Give back the entire listing verbatim.

## START

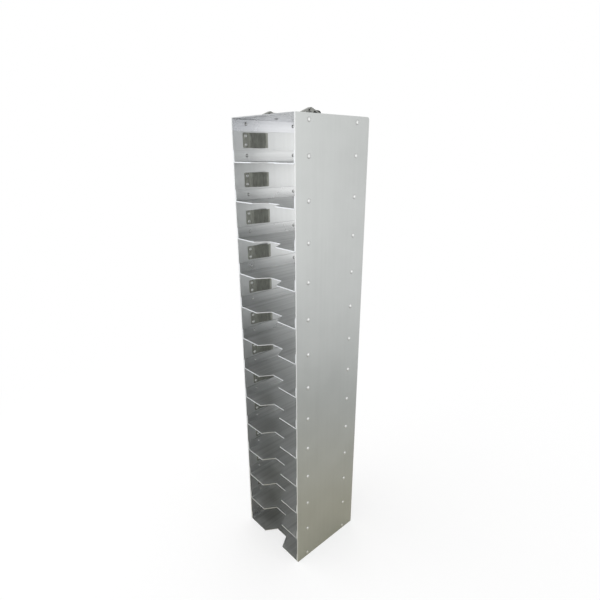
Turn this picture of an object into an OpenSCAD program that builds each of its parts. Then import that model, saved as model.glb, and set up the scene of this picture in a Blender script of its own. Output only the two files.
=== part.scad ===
// Upright freezer storage rack: two side panels carry a top plate, twelve folded
// shelf trays and a base tray. Each compartment has a spring clip on the left panel,
// and a folding bail handle lies on the top plate.
// Millimetres. X is the width, Y the depth with the open front at -Y, Z is up.
// The origin is the centre of the footprint, at the level the rack stands on.

/* [Rack] */
// Width over the outer faces of the side panels
rack_w = 140; // [120:1:170]
// Depth of the side panels
rack_d = 141.5; // [120:0.5:170]
// Height of the side panels
rack_h = 740; // [735:1:780]
// Thickness of the side panels
panel_t = 2; // [1.5:0.1:3]
// Radius of the top rear corner of each side panel
panel_corner_r = 4; // [1:0.5:8]

/* [Shelves] */
// Number of shelf trays between the top plate and the base tray
shelf_count = 12; // [2:1:12]
// Height from one shelf to the next
shelf_pitch = 56.87; // [50:0.01:57]
// Height from the underside of the first shelf to the top of the rack
first_drop = 61.65; // [58:0.05:64]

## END

The answer
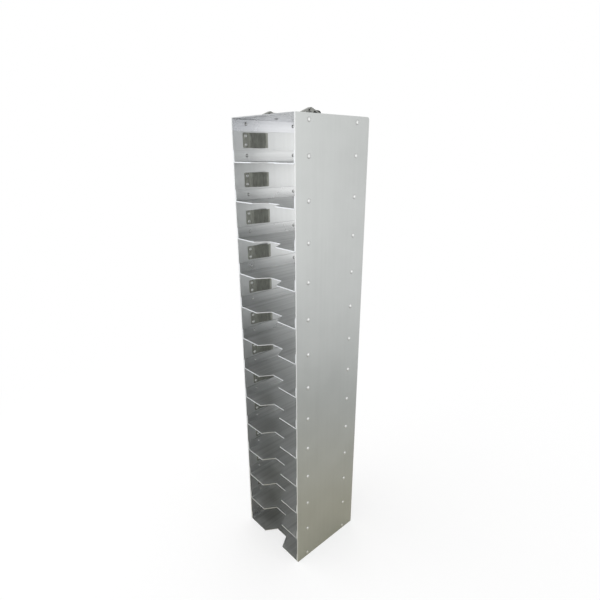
Turn this picture of an object into an OpenSCAD program that builds each of its parts. Then import that model, saved as model.glb, and set up the scene of this picture in a Blender script of its own. Output only the two files.
=== part.scad ===
// Upright freezer storage rack: two side panels carry a top plate, twelve folded
// shelf trays and a base tray. Each compartment has a spring clip on the left panel,
// and a folding bail handle lies on the top plate.
// Millimetres. X is the width, Y the depth with the open front at -Y, Z is up.
// The origin is the centre of the footprint, at the level the rack stands on.

/* [Rack] */
// Width over the outer faces of the side panels
rack_w = 140; // [120:1:170]
// Depth of the side panels
rack_d = 141.5; // [120:0.5:170]
// Height of the side panels
rack_h = 740; // [735:1:780]
// Thickness of the side panels
panel_t = 2; // [1.5:0.1:3]
// Radius of the top rear corner of each side panel
panel_corner_r = 4; // [1:0.5:8]

/* [Shelves] */
// Number of shelf trays between the top plate and the base tray
shelf_count = 12; // [2:1:12]
// Height from one shelf to the next
shelf_pitch = 56.87; // [50:0.01:57]
// Height from the underside of the first shelf to the top of the rack
first_drop = 61.65; // [58:0.05:64]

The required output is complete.